■ Exercise: What follows is a listing; give it again exactly, in its entirety.

■ Supplied information:
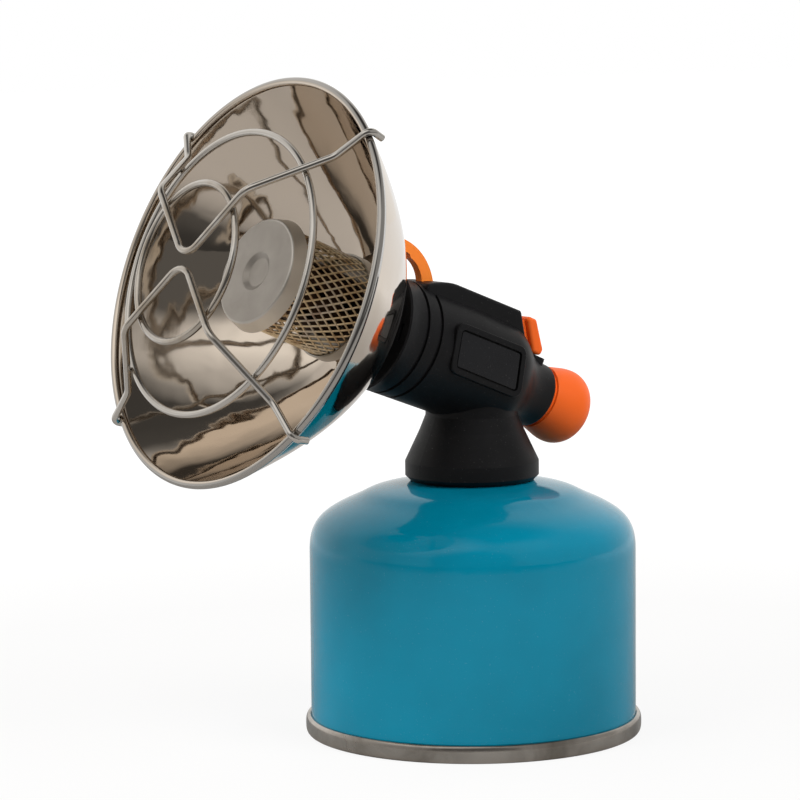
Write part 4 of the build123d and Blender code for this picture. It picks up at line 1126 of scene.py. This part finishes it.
    def add_camera(self, scene):
        """The product view, from the front right and slightly above."""
        camera = bpy.data.cameras.new("product_camera")
        camera.sensor_width = 36
        camera.lens = 158.81
        distance, height = 1.15, 0.2463
        camera.clip_start = 0.05
        camera.clip_end = 30
        swing, pitch, roll = radians(-1.170), radians(6.772), radians(-0.496)
        aim = Vector((sin(swing) * cos(pitch), cos(swing) * cos(pitch), -sin(pitch)))
        right = Vector((cos(swing), -sin(swing), 0))
        up = right.cross(aim)
        rolled_right = cos(roll) * right + sin(roll) * up
        rolled_up = -sin(roll) * right + cos(roll) * up
        basis = Matrix((rolled_right, rolled_up, -aim)).transposed()
        holder = bpy.data.objects.new("product_camera", camera)
        turn = Matrix.Rotation(view_turn, 4, "Z")
        holder.matrix_world = turn @ Matrix.Translation((0, -distance, height)) @ basis.to_4x4()
        scene.collection.objects.link(holder)
        scene.camera = holder


class HEATER_PT_looks(bpy.types.Panel):
    """The heater's pieces, their sizes and colours"""

    bl_idname = "HEATER_PT_looks"
    bl_label = "Heater"
    bl_space_type = "VIEW_3D"
    bl_region_type = "UI"
    bl_category = "Heater"

    def draw(self, context):
        layout = self.layout
        for group in (
            context.scene.heater_finish,
            context.scene.heater_gauze,
            context.scene.heater_bowl,
            context.scene.heater_studio,
        ):
            box = layout.box()
            for name in group.__annotations__:
                box.prop(group, name)
        for operator in operators:
            layout.operator(operator.bl_idname)


setting_groups = {
    "heater_finish": HeaterFinish,
    "heater_gauze": HeaterGauze,
    "heater_bowl": HeaterBowl,
    "heater_studio": HeaterStudio,
}
operators = (
    HEATER_OT_finishes,
    HEATER_OT_canister,
    HEATER_OT_housing,
    HEATER_OT_gas_train,
    HEATER_OT_controls,
    HEATER_OT_burner,
    HEATER_OT_reflector,
    HEATER_OT_guard,
    HEATER_OT_studio,
)


def register():
    for name, group in setting_groups.items():
        bpy.utils.register_class(group)
        setattr(bpy.types.Scene, name, PointerProperty(type=group))
    for operator in operators:
        bpy.utils.register_class(operator)
    bpy.utils.register_class(HEATER_PT_looks)


def unregister():
    bpy.utils.unregister_class(HEATER_PT_looks)
    for operator in reversed(operators):
        bpy.utils.unregister_class(operator)
    for name, group in reversed(setting_groups.items()):
        delattr(bpy.types.Scene, name)
        bpy.utils.unregister_class(group)


def main():
    """Build everything in order."""
    register()
    bpy.ops.heater.finishes()
    bpy.ops.heater.canister()
    bpy.ops.heater.housing()
    bpy.ops.heater.gas_train()
    bpy.ops.heater.controls()
    bpy.ops.heater.burner()
    bpy.ops.heater.reflector()
    bpy.ops.heater.guard()
    bpy.ops.heater.studio()


if __name__ == "__main__":
    main()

■ Reply to the task:
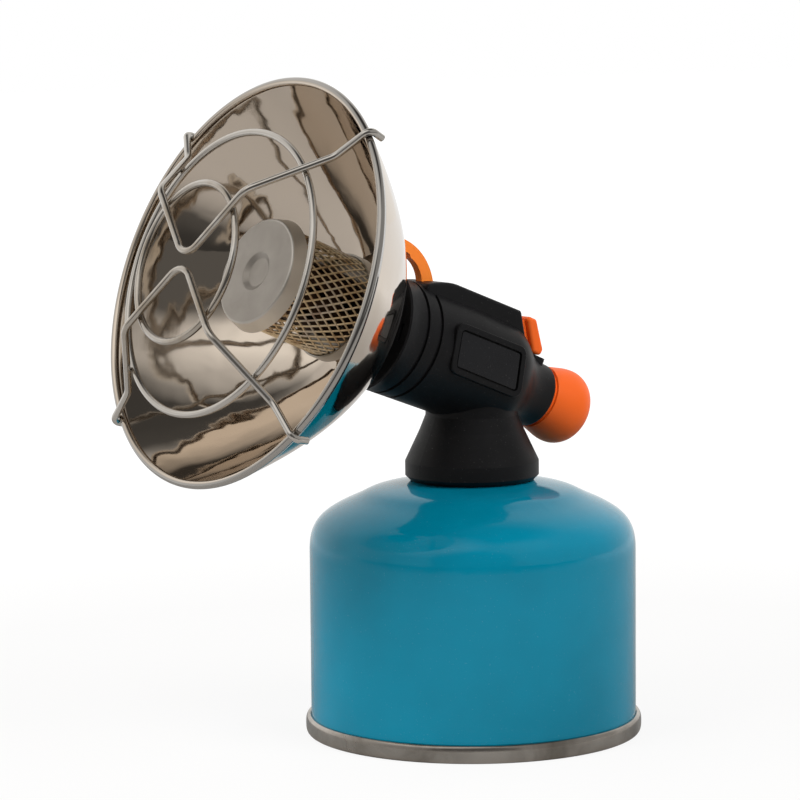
Write part 4 of the build123d and Blender code for this picture. It picks up at line 1126 of scene.py. This part finishes it.
    def add_camera(self, scene):
        """The product view, from the front right and slightly above."""
        camera = bpy.data.cameras.new("product_camera")
        camera.sensor_width = 36
        camera.lens = 158.81
        distance, height = 1.15, 0.2463
        camera.clip_start = 0.05
        camera.clip_end = 30
        swing, pitch, roll = radians(-1.170), radians(6.772), radians(-0.496)
        aim = Vector((sin(swing) * cos(pitch), cos(swing) * cos(pitch), -sin(pitch)))
        right = Vector((cos(swing), -sin(swing), 0))
        up = right.cross(aim)
        rolled_right = cos(roll) * right + sin(roll) * up
        rolled_up = -sin(roll) * right + cos(roll) * up
        basis = Matrix((rolled_right, rolled_up, -aim)).transposed()
        holder = bpy.data.objects.new("product_camera", camera)
        turn = Matrix.Rotation(view_turn, 4, "Z")
        holder.matrix_world = turn @ Matrix.Translation((0, -distance, height)) @ basis.to_4x4()
        scene.collection.objects.link(holder)
        scene.camera = holder


class HEATER_PT_looks(bpy.types.Panel):
    """The heater's pieces, their sizes and colours"""

    bl_idname = "HEATER_PT_looks"
    bl_label = "Heater"
    bl_space_type = "VIEW_3D"
    bl_region_type = "UI"
    bl_category = "Heater"

    def draw(self, context):
        layout = self.layout
        for group in (
            context.scene.heater_finish,
            context.scene.heater_gauze,
            context.scene.heater_bowl,
            context.scene.heater_studio,
        ):
            box = layout.box()
            for name in group.__annotations__:
                box.prop(group, name)
        for operator in operators:
            layout.operator(operator.bl_idname)


setting_groups = {
    "heater_finish": HeaterFinish,
    "heater_gauze": HeaterGauze,
    "heater_bowl": HeaterBowl,
    "heater_studio": HeaterStudio,
}
operators = (
    HEATER_OT_finishes,
    HEATER_OT_canister,
    HEATER_OT_housing,
    HEATER_OT_gas_train,
    HEATER_OT_controls,
    HEATER_OT_burner,
    HEATER_OT_reflector,
    HEATER_OT_guard,
    HEATER_OT_studio,
)


def register():
    for name, group in setting_groups.items():
        bpy.utils.register_class(group)
        setattr(bpy.types.Scene, name, PointerProperty(type=group))
    for operator in operators:
        bpy.utils.register_class(operator)
    bpy.utils.register_class(HEATER_PT_looks)


def unregister():
    bpy.utils.unregister_class(HEATER_PT_looks)
    for operator in reversed(operators):
        bpy.utils.unregister_class(operator)
    for name, group in reversed(setting_groups.items()):
        delattr(bpy.types.Scene, name)
        bpy.utils.unregister_class(group)


def main():
    """Build everything in order."""
    register()
    bpy.ops.heater.finishes()
    bpy.ops.heater.canister()
    bpy.ops.heater.housing()
    bpy.ops.heater.gas_train()
    bpy.ops.heater.controls()
    bpy.ops.heater.burner()
    bpy.ops.heater.reflector()
    bpy.ops.heater.guard()
    bpy.ops.heater.studio()


if __name__ == "__main__":
    main()